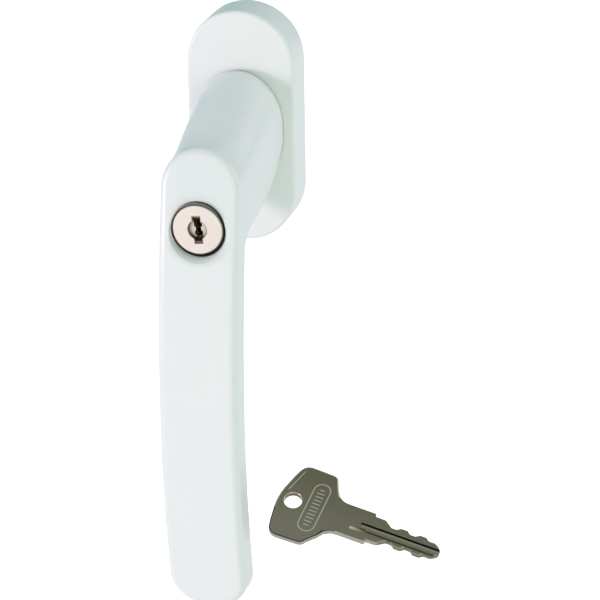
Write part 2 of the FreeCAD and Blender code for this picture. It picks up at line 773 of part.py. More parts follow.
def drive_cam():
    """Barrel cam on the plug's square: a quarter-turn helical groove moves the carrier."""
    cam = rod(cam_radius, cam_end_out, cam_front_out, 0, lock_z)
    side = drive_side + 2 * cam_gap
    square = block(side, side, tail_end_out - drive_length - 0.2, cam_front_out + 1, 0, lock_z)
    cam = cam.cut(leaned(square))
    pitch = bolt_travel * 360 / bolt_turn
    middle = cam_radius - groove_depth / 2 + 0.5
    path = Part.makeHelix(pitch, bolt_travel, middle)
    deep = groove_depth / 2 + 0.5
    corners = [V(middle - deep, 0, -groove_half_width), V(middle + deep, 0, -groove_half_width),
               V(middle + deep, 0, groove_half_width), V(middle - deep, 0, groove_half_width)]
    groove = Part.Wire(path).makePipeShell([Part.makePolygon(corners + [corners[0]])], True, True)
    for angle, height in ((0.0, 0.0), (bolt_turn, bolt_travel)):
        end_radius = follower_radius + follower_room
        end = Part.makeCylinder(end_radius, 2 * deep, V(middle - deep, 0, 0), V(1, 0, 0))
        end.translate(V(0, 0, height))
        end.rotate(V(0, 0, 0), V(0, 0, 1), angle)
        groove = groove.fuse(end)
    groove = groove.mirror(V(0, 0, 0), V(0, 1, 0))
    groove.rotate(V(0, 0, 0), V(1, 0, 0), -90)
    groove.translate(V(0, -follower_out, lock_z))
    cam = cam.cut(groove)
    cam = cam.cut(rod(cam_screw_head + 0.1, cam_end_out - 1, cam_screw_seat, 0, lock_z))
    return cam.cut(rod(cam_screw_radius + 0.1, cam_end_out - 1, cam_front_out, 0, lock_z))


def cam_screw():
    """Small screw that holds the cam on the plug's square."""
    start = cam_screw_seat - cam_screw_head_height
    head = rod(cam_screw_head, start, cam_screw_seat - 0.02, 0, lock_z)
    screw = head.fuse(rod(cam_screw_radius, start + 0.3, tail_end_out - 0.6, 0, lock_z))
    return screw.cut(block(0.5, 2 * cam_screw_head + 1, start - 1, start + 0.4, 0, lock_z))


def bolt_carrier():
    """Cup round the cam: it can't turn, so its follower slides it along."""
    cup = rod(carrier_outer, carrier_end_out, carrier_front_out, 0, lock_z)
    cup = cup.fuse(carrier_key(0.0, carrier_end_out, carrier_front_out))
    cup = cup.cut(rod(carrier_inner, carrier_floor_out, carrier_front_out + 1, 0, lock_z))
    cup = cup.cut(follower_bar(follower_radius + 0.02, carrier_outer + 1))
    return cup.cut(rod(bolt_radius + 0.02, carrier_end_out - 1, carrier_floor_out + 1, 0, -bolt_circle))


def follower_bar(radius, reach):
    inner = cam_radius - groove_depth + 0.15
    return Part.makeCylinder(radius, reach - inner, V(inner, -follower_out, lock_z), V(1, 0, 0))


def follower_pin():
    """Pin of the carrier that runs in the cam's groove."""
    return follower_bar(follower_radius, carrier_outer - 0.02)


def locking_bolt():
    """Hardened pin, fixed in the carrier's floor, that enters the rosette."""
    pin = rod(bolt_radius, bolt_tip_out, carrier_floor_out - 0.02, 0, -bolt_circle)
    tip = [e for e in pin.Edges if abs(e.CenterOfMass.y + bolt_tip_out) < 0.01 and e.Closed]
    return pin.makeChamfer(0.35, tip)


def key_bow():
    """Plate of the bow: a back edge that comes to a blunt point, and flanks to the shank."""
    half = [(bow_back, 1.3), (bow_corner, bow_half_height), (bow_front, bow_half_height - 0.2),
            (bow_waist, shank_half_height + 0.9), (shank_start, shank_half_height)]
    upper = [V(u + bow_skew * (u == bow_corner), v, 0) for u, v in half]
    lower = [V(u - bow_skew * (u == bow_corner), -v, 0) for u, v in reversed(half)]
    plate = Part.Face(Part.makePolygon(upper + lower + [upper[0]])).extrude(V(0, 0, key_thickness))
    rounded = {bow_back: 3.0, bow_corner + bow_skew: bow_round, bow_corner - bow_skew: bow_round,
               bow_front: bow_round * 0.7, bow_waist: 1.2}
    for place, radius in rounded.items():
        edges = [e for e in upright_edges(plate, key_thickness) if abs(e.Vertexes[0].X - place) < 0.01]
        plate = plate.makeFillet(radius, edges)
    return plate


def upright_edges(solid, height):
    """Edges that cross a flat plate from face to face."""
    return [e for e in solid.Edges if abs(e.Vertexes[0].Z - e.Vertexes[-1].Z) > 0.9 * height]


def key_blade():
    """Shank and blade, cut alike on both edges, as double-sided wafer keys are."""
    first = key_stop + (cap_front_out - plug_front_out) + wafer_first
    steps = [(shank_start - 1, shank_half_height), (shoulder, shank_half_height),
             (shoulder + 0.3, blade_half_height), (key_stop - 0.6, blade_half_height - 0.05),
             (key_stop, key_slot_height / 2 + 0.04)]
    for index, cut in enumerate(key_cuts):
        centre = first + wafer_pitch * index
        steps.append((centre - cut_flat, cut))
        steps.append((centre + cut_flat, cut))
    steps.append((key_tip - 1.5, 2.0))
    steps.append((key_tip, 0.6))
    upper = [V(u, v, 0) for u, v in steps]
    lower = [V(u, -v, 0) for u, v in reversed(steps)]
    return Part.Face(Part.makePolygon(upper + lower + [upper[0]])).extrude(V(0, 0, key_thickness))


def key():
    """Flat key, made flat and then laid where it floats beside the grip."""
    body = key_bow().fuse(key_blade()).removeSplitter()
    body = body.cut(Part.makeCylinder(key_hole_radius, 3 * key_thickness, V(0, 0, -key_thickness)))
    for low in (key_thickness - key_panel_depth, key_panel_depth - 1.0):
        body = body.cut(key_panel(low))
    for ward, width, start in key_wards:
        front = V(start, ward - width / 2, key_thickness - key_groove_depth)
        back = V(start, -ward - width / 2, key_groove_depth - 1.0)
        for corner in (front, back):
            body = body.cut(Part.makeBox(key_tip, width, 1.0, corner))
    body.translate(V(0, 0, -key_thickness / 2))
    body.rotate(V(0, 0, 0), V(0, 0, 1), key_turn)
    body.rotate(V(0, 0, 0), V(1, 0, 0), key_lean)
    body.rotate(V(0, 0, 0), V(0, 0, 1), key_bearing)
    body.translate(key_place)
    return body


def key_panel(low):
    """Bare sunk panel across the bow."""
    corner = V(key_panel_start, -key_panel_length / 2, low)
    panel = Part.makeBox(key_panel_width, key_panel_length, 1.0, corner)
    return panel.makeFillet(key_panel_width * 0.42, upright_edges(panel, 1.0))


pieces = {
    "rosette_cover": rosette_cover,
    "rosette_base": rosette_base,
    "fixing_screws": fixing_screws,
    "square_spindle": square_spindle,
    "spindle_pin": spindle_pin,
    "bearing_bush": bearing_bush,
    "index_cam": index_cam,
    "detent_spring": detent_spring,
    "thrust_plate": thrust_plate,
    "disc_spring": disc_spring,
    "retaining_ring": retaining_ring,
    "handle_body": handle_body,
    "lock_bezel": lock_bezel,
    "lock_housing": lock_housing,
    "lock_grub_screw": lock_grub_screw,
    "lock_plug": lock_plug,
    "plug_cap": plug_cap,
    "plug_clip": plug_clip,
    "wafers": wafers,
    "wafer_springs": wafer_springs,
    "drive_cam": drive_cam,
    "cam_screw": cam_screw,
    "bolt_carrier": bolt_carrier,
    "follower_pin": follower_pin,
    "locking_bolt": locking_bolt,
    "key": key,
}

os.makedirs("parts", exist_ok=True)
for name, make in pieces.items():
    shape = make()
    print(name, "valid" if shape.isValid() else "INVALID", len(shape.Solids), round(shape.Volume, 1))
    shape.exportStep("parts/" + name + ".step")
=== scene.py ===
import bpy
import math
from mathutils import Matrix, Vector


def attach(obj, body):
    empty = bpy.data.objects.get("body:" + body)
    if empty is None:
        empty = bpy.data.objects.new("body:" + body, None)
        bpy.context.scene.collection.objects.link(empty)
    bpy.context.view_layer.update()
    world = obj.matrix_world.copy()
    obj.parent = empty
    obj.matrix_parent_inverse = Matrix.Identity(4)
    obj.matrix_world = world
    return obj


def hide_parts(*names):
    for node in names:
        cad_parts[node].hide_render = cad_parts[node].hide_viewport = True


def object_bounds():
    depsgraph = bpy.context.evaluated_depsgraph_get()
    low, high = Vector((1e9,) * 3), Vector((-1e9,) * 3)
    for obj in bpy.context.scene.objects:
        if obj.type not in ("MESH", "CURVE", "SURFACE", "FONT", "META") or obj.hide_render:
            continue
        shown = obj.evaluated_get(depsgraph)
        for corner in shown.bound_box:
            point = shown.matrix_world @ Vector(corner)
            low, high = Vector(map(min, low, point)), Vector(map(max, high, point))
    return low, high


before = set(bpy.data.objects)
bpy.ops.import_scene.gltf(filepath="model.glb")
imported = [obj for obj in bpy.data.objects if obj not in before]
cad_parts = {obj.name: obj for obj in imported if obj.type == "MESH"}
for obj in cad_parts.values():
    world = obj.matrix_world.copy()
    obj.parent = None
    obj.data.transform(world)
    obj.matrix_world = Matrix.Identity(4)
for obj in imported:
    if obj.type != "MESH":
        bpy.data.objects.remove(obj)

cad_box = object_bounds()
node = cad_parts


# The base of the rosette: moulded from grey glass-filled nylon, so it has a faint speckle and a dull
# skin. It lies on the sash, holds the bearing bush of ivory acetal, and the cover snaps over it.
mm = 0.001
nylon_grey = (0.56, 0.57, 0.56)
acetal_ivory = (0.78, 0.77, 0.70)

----

Give back, word for word, each line from the one containing "for name, make" down to the one containing "return low, high", including those two lines.

for name, make in pieces.items():
    shape = make()
    print(name, "valid" if shape.isValid() else "INVALID", len(shape.Solids), round(shape.Volume, 1))
    shape.exportStep("parts/" + name + ".step")
=== scene.py ===
import bpy
import math
from mathutils import Matrix, Vector


def attach(obj, body):
    empty = bpy.data.objects.get("body:" + body)
    if empty is None:
        empty = bpy.data.objects.new("body:" + body, None)
        bpy.context.scene.collection.objects.link(empty)
    bpy.context.view_layer.update()
    world = obj.matrix_world.copy()
    obj.parent = empty
    obj.matrix_parent_inverse = Matrix.Identity(4)
    obj.matrix_world = world
    return obj


def hide_parts(*names):
    for node in names:
        cad_parts[node].hide_render = cad_parts[node].hide_viewport = True


def object_bounds():
    depsgraph = bpy.context.evaluated_depsgraph_get()
    low, high = Vector((1e9,) * 3), Vector((-1e9,) * 3)
    for obj in bpy.context.scene.objects:
        if obj.type not in ("MESH", "CURVE", "SURFACE", "FONT", "META") or obj.hide_render:
            continue
        shown = obj.evaluated_get(depsgraph)
        for corner in shown.bound_box:
            point = shown.matrix_world @ Vector(corner)
            low, high = Vector(map(min, low, point)), Vector(map(max, high, point))
    return low, high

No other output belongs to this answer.